Thought experiments:
If I could have read only one book on parenting, I'd have been best served to pick this one.
The thesis of the book is: Children do well if they can do well.
So if they're not doing well, not meeting your reasonable expectations as a parent, not thriving, it's because they can't. In their present context. With their present skills.
It's not because they don't want to do well. So adding incentives and rewards won't help. They're already incentivized to do well. Doing well is its own reward. Adding punishments won't help either. Doing poorly is its own punishment and they're probably already made miserable by the gap between expectations and reality.
It's because they can't do well. Probably because of lagging skills in flexibility, problem solving, adaptability. Like any other skill (reading, algebra), these skills come easier to some kids than others. Some kids pick up these skills seemingly effortlessly. Some pick them up with a lot of visible effort, through instruction, through your explaining and modeling. And some kids don't pick them up in those ways, and so the skills lag. That's why they're exploding. Because they have unsolved problems they cannot solve. Because they're unable to be flexible in the face of changes and differences from their expectations. Because they're not adapting to the demands of their environments and situations.
The solution is to prioritize and reduce your expectations ("plan C"). To free up capacity to focus on the most important and urgent problems, and then collaboratively address those most urgent and important problems ("plan B"), in a way that discovers unmet needs and unsolved problems, discovers and articulates both your and your child's needs, and arrives at an agreed upon, realistic, feasible shared solution.
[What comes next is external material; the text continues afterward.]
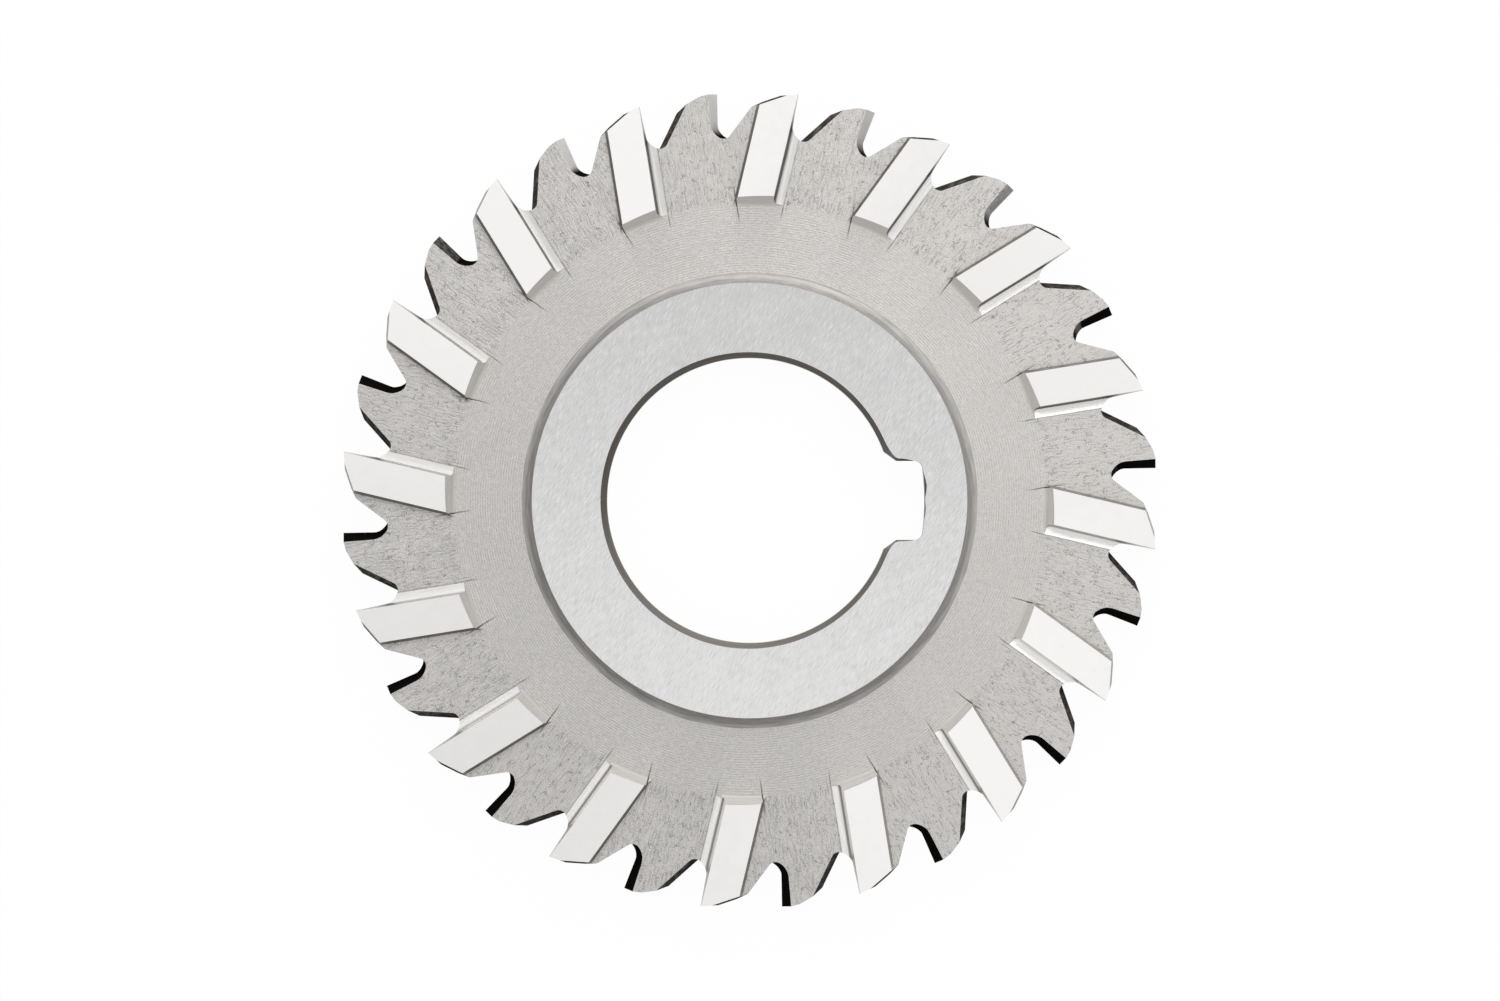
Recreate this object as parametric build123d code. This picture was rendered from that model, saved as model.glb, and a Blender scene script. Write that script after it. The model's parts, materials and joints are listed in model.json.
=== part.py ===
from build123d import *
from math import cos, radians, sin, tan
import os

# A staggered-tooth side-cutting slitting saw of high-speed steel, in millimetres.
# The bore's axis is Z. The saw lies on its back face at Z = 0 and its front face is at Z = cutting_width.
# The keyway points along +X.

# Body
outer_diameter = 63.0
cutting_width = 4.0
bore_diameter = 22.0
bore_chamfer = 0.45
hub_diameter = 33.6
hub_edge_break = 0.06
hub_foot_radius = 0.78
side_recess = 0.85  # depth of the turned ring and of the tooth pockets below the hub, on each face

# Keyway
keyway_width = 6.1
keyway_reach = 13.35  # from the bore's axis to the floor of the keyway
keyway_corner_radius = 0.6
keyway_mouth_bevel = 0.75
keyway_edge_break = 0.12

# Teeth: one row cuts on the front face, the other on the back face, half a pitch on
teeth_per_row = 16
first_tip_angle = 83.2  # polar angle of one front tooth's tip, in degrees from the keyway
back_row_lag = 0.2  # the back row trails the half pitch by this angle, in degrees
gullet_tilt = 13.5  # lean of a gullet from the bore's axis, in degrees, opposite in the two rows
root_diameter = 55.9
gullet_root_radius = 0.85
gullet_opening = 41.5  # angle between the tooth face and the back wall of the gullet before it
face_lead = 0.1  # the gullet's tooth face stands ahead of the side edge's corner by this much

# Relief behind the outer cutting edge, in three facets, each angle from the tangent at the tip
relief_tilt = 9.5  # lean of the facets from the bore's axis, less than the gullet's
primary_relief = 10.0
primary_width = 0.9
secondary_relief = 25.4
secondary_width = 2.25
heel_relief = 42.0
heel_run = 0.8  # how far back the heel's facet is cut, as a share of half a tooth's pitch

# Side cutting lands, raised from the recess floor
side_hook = 6.6  # lean of the side cutting edge from the radius through the tip
land_width = 2.69
land_relief = 3.5
land_back_draft = 17.0
land_inner_diameter = 47.06
land_end_slope = 53.0

# Side gullet, a shallow groove ahead of each side cutting edge
side_gullet_width = 0.85
side_gullet_dip = 0.12  # depth of its deepest line below the pocket
side_gullet_wall_draft = 11.6
side_gullet_start = 22.75  # distance of its inner end from the axis, along the side cutting edge

tip_radius = outer_diameter / 2
hub_radius = hub_diameter / 2
bore_radius = bore_diameter / 2
mid_width = cutting_width / 2
recess_floor = cutting_width - side_recess
tooth_pitch = 360 / teeth_per_row
half_pitch = tooth_pitch / 2
clear = 1.0  # how far a cutting shape runs past the body
rim_radius = tip_radius + clear / 2  # the blank is turned a little over size, and the relief brings it down


def blank():
    """Turned disc: a full-width hub on each face, a recessed web and a concave foot where they meet."""
    outline = Polyline(
        (0, mid_width),
        (rim_radius, mid_width),
        (rim_radius, recess_floor),
        (hub_radius, recess_floor),
        (hub_radius, cutting_width - hub_edge_break),
        (hub_radius - hub_edge_break, cutting_width),
        (0, cutting_width),
        close=True,
    )
    section = make_face(outline)
    foot = section.vertices().sort_by_distance((hub_radius, recess_floor))[0]
    half = revolve(Plane.XZ * fillet(foot, hub_foot_radius), Axis.Z)
    return half + mirror(half, Plane.XY.offset(mid_width))


def land_ring():
    """Ring that the front lands are cut from; its inner wall is a cone, so the lands' inner ends slope."""
    inner = land_inner_diameter / 2
    slope = tan(radians(land_end_slope))
    corner = inner - side_recess / slope
    outline = Polyline(
        (corner, recess_floor),
        (inner + clear / slope, cutting_width + clear),
        (rim_radius, cutting_width + clear),
        (rim_radius, mid_width),
        (corner - clear, mid_width),
        (corner - clear, recess_floor),
        close=True,
    )
    return revolve(Plane.XZ * make_face(outline), Axis.Z)


def along_side_edge(section, start):
    """Runs a section outward along the side cutting edge of the tooth whose tip points along +Y.

    The section's X is the distance ahead of the edge and its Y is the height above the back face.
    """
    hook = radians(side_hook)
    ahead = Vector(cos(hook), -sin(hook), 0)
    outward = Vector(sin(hook), cos(hook), 0)
    origin = ahead * (-tip_radius * sin(hook)) + outward * start
    return extrude(Plane(origin, ahead, -outward) * section, start - tip_radius - clear)


def land():
    """Side cutting land of one front tooth: relieved behind its edge, drafted at its back."""
    drop = tan(radians(land_relief))
    back_height = cutting_width - land_width * drop
    back_run = (back_height - mid_width) * tan(radians(land_back_draft))
    ahead = side_gullet_width / 2
    section = Polyline(
        (ahead, mid_width),
        (ahead, cutting_width + ahead * drop),
        (-land_width, back_height),
        (-land_width - back_run, mid_width),
        close=True,
    )
    return land_ring() & along_side_edge(make_face(section), land_inner_diameter / 2 - 2 * clear)


def side_gullet():
    """Groove ahead of a side cutting edge; its steep wall gives the edge its face."""
    depth = side_recess + side_gullet_dip
    lean = tan(radians(side_gullet_wall_draft))
    section = Polyline(
        (-clear * lean, cutting_width + clear),
        (depth * lean, cutting_width - depth),
        (side_gullet_width, recess_floor),
        (side_gullet_width, cutting_width + clear),
        close=True,
    )
    return along_side_edge(make_face(section), side_gullet_start)


def leaning(outline, tilt):
    """Runs a flat outline, drawn at the front face, through the saw, falling back as it goes down."""
    lean = radians(tilt)
    section = Pos(clear * tan(lean), 0, cutting_width + clear) * make_face(outline)
    return extrude(section, (cutting_width + 2 * clear) / cos(lean), dir=(-sin(lean), 0, -cos(lean)))


def gullet():
    """Tilted chip space ahead of the front tooth whose tip points along +Y, with a rounded root."""
    top = tip_radius + clear
    opening = radians(gullet_opening)
    centre = Vector(face_lead, root_diameter / 2) + Vector(1, 1) * gullet_root_radius
    face_foot = Vector(face_lead, centre.Y)
    wall_foot = centre + Vector(cos(opening), -sin(opening)) * gullet_root_radius
    wall_top = wall_foot + Vector(tan(opening), 1) * (top - wall_foot.Y)
    outline = RadiusArc(face_foot, wall_foot, -gullet_root_radius)
    outline += Polyline(wall_foot, wall_top, (face_lead, top), face_foot)
    return leaning(outline, gullet_tilt)


def relief():
    """Space above the same tooth: two relief facets behind the outer cutting edge, then the heel."""
    top = tip_radius + clear
    tip = Vector(face_lead, tip_radius)
    primary_end = tip - Vector(1, tan(radians(primary_relief))) * primary_width
    secondary_end = primary_end - Vector(1, tan(radians(secondary_relief))) * secondary_width
    heel_width = secondary_end.X + heel_run * radians(half_pitch) * tip_radius
    heel_end = secondary_end - Vector(1, tan(radians(heel_relief))) * heel_width
    ahead = Vector(tip.X + clear, tip.Y)
    crest = [ahead, tip, primary_end, secondary_end, heel_end]
    return leaning(Polyline(*crest, (heel_end.X, top), (ahead.X, top), ahead), relief_tilt)


def both_rows(shape):
    """Copies a front tooth's shape round the front row and, turned over, round the back row."""
    turned_over = mirror(shape, Plane.XY.offset(mid_width))
    copies = []
    for index in range(teeth_per_row):
        angle = first_tip_angle - 90 + index * tooth_pitch
        copies.append(Rot(0, 0, angle) * shape)
        copies.append(Rot(0, 0, angle + half_pitch + back_row_lag) * turned_over)
    return copies


def bore_and_keyway():
    """Opening for the arbor and its key, with bevelled keyway mouths and eased edges on both faces."""
    slot = Pos(keyway_reach / 2, 0) * Rectangle(keyway_reach, keyway_width)
    slot = fillet(slot.vertices().group_by(Axis.X)[-1], keyway_corner_radius)
    outline = Circle(bore_radius) + slot
    outline = chamfer(outline.vertices().group_by(Axis.X)[0], keyway_mouth_bevel)
    easing = extrude(outline, keyway_edge_break, taper=-45)
    flare = Cone(bore_radius, bore_radius + bore_chamfer, bore_chamfer)
    front = Pos(0, 0, cutting_width - keyway_edge_break) * easing
    front += Pos(0, 0, cutting_width - bore_chamfer / 2) * flare
    return [extrude(outline, cutting_width), front, mirror(front, Plane.XY.offset(mid_width))]


def slitting_saw():
    """Whole saw as one solid."""
    body = blank() + both_rows(land())
    body -= both_rows(side_gullet()) + both_rows(gullet()) + both_rows(relief())
    body -= bore_and_keyway()
    return body.solid()


os.makedirs("parts", exist_ok=True)
export_step(slitting_saw(), "parts/slitting_saw.step")
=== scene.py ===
# %% [markdown]
# # A staggered-tooth slitting saw
#
# The saw is one flat disc of high-speed steel. It was turned, then milled, then hardened and
# ground, and each of these left its own surface: straight grinding on the hub and on the side
# lands, fine turned rings in the recess, torn milling marks between the lands and dark scale in
# the gullets.
#
# One mesh stands for it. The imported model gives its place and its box. The same form is cut again
# here with finer steps, so that each face can carry the finish of the tool that cut it.

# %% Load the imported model
import json
from math import asin, atan2, cos, degrees, dist, hypot, pi, radians, sin, sqrt, tan

import bmesh
import bpy
from mathutils import Matrix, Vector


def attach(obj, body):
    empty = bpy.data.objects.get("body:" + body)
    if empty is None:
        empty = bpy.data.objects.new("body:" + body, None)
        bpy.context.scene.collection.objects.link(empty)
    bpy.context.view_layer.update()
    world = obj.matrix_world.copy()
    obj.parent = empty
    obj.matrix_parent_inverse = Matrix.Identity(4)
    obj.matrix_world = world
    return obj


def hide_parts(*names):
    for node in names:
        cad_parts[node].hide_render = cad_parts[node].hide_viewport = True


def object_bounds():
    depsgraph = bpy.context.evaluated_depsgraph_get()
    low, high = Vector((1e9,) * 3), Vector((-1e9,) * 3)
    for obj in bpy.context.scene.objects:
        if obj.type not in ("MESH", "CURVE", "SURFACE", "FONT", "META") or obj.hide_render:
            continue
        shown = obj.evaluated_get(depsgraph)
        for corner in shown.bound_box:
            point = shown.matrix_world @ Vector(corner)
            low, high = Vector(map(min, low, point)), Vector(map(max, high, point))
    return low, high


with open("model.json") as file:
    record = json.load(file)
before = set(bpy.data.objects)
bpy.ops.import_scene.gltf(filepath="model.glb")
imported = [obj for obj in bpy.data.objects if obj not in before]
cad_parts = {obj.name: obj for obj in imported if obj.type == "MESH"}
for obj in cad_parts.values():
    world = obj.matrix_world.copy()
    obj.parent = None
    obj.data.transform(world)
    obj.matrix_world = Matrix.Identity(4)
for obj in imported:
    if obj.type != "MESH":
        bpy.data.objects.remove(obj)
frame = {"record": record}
cad_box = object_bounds()
scene = bpy.context.scene
print("packed model, box in metres:", cad_box)

# %% [markdown]
# ## Sizes
#
# Lengths are in millimetres here and become metres when the mesh is finished, because the cuts
# are more exact on numbers near one than on thousandths. The bore and the width come from the
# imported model, and most other sizes are those of its source.

# %% Sizes of the saw
MM = 0.001
arbor_bore = next(m for m in frame["record"]["mounts"] if m["name"] == "arbor_bore")
bore_radius = arbor_bore["dims"]["r_mm"]
width = (cad_box[1][2] - cad_box[0][2]) / MM
mid_width = width / 2

tip_radius = 31.5
blank_radius = 32.0
hub_radius = 16.8
hub_edge_break = 0.03
hub_foot = 0.78
recess = 0.85
recess_floor = width - recess

teeth = 16
pitch = 2 * pi / teeth
first_tip = radians(83.2)
back_lag = radians(0.2)
hook = radians(6.6)
clear = 1.0
turn_steps = 480
print("bore radius", bore_radius, "mm, width", round(width, 3), "mm, teeth in a row", teeth)

# %% [markdown]
# ## Closed bodies from rings
#
# The blank and every cutter are a stack of rings: one outline, repeated from place to place and
# joined by quads. A turned body closes the stack on itself, and any other gets a cap at each end.
# Each strip of faces can be marked with the finish that it leaves on the steel.

# %% Arcs, rings and turned bodies
finishes = {}


def finish_called(name):
    """The material of that name, made when it is first asked for."""
    if name not in finishes:
        finishes[name] = bpy.data.materials.new(name)
    return finishes[name]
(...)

As problems are solved, capacity increases and is freed, so some of those expectations that were deferred (plan C) can be pulled in and addressed via plan B as well.
Of course, where absolutely necessary, you can still try to apply "Plan A" (impose your parental will unilaterally). This is appropriate and effective in true emergencies and true matters of dire safety. Of course grab your kid and bodily haul him out of the way of the oncoming truck, don't pause to have a discussion to get him on board with that.
And then have a discussion about it, moving it into "Plan B", collaboratively observing the problem, the unmet needs, and collaboratively coming up with a feasible, realistic solution that will meet the needs to everyone's satisfaction.
A key insight is that this works and is important because it teaches the lagging skills that will serve your child well for their entire life. Empathizing with needs and coming up with shared, agreed upon solutions that meet everyone's needs will be useful, essential, to their future thriving. Adaptability and flexibility will be essential in an uncertain and ever changing world. These are skills your child needs long after you may no longer be available to help them directly. So the project of parenting is to instill these skills in childhood. And thus it is essential, unavoidable, and very desirable that you solve problems collaboratively with your child, involving them and allowing them as much agency as possible.
Includes example conversations that I found helpful.